Ah. The wikis. They've been down for quite a while now due to both spam and vandalism problems. There is hope that they'll be available for editing again on Monday. Fingers crossed.
>50 Dejah_Thoris: Oddly enough, the movie "Laura" was my first experience of Vincent Price, so it was quite a surprise to learn about the types of roles he's most famous for!
>51 christina_reads: lol -- my introduction to Vincent Price was as the host to PBS's Mystery show (before it was swallowed up by Masterpiece) back in the 1970s. But he did make all those horror/scary movies that in the pre-cable days used to be shown on TV on Friday & Saturday nights...
Laura was one of my mother's favorite movies, and mine, too. Loved the book when I read it a couple years ago, but still enjoy the movie!

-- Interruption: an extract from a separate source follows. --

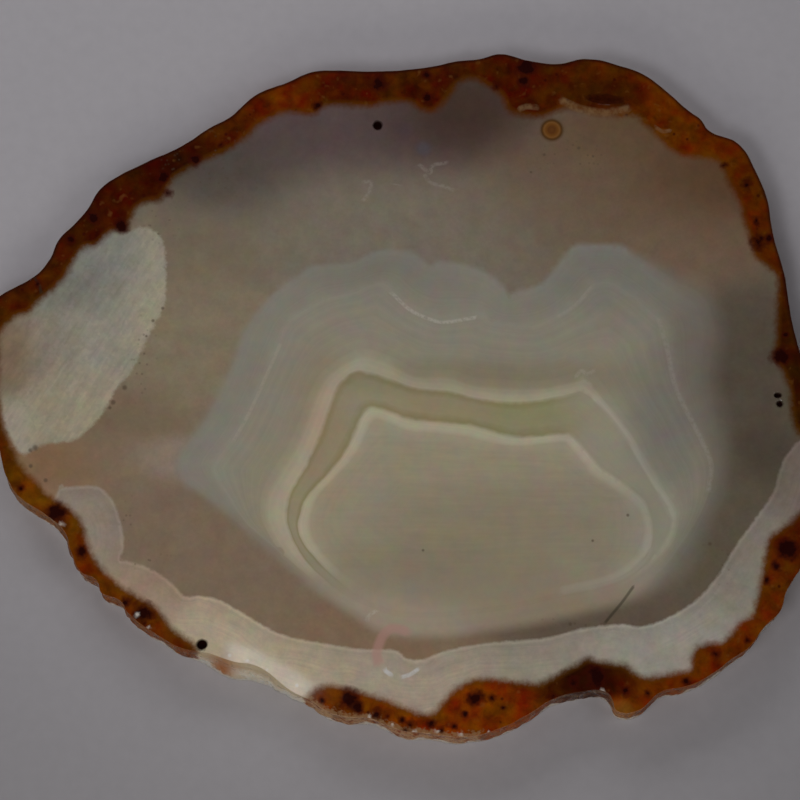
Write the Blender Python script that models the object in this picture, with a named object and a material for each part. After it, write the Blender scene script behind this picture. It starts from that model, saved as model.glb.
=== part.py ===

This was intended for November's AlphaKIT, but I had to wait for it from the library, so I didn't actually get to it until December. I finished it a few days ago, and still am counting it for Nov, as that was the intent.
The Queen's Mistake / Diane Haeger
Catherine Howard was Henry VIII’s fifth wife; she was also Anne Boleyn’s cousin. Catherine was not even 20 years old yet when she married Henry and Henry was almost 50. Although Henry didn’t know it, Catherine had a bit of a reputation for being promiscuous. When Henry found out, after they had been married for a short time, things did not end well for Catherine.
I have read a little bit about Catherine, but not as much as some of Henry’s other wives. This book didn’t change my opinion of her. I’m not a fan of Catherine herself, although the story was good.